I went up the road to the Rapid Medical Center, a vaguely-decorated office on Broadway in Astoria (where I have been twice before in the eight years that I've lived in this neighborhood) and filled out the paperwork -- after learning that they did not take my insurance -- while occasionally staring into the fish tank, which was empty of fish.
I was called back into room number 1 (though I did not see any other rooms along that hallway) where a nurse took my temperature, my blood pressure, and asked general health questions like "Are you allergic to any medications" and "Do you have any diarrhea?" Moments later, the doctor arrived.

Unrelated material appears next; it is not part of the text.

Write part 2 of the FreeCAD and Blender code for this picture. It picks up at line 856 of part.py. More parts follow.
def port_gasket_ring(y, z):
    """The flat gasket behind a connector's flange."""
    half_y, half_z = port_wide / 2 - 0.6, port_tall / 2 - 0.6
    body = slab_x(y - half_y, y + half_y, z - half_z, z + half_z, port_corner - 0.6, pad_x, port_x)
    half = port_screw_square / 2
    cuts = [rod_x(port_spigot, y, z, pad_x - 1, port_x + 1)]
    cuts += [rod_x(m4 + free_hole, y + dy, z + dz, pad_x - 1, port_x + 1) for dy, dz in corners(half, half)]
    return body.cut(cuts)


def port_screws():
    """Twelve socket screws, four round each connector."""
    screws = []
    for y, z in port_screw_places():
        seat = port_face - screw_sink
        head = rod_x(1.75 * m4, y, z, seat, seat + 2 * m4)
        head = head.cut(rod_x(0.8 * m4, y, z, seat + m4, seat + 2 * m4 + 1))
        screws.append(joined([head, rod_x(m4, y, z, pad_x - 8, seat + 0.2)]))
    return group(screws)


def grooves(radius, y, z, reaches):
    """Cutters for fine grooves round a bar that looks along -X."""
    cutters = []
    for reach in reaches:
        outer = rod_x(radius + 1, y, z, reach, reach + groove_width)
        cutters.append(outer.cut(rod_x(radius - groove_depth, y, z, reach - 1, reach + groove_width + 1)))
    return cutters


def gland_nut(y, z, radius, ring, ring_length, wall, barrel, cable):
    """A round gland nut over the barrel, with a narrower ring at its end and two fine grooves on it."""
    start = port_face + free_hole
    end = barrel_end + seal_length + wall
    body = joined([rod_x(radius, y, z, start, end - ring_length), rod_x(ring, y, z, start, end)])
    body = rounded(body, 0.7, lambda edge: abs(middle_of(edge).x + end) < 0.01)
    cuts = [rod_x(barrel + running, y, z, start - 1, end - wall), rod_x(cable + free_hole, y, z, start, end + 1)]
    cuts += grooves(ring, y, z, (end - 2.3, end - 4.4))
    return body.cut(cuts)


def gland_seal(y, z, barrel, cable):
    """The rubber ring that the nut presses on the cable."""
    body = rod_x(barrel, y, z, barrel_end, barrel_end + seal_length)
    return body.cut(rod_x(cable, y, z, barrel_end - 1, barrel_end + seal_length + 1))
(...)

He is a large Chinese man, with thick glasses and an equally thick accent. He proceeded to again ask me the same series of questions that the nurse asked, putting check marks beside what she had written, as if to clarify that my answers had not changed in the last two minutes. Then after listening to my breathing through the stethoscope and looking into my ears, nose and throat, he began sketching something on the paper. He turned the clipboard around to show me a rough drawing of a man, basically just a torso with a head, and then he circled the entire chest with a red pen. "See this," he said. And then he drew an arrow pointing to the throat. "This is what is wrong with you," he said.
My first thought was, of course, "Well, yes, I could have told you that." But I sat patiently while he scrawled the customary impossible-to-read prescription for antibiotics and a cough syrup with antihistimine. The entire experience only reconfirmed my instinct that -- in some cases -- we should be able to prescribe medication for ourselves. Or, for each other, as needed.
While layed-up I watched Kinsey, Born Into Brothels, the last few episodes of season four of Six Feet Under, and several hours of television. I also managed to see Shopgirl in the actual movie theater.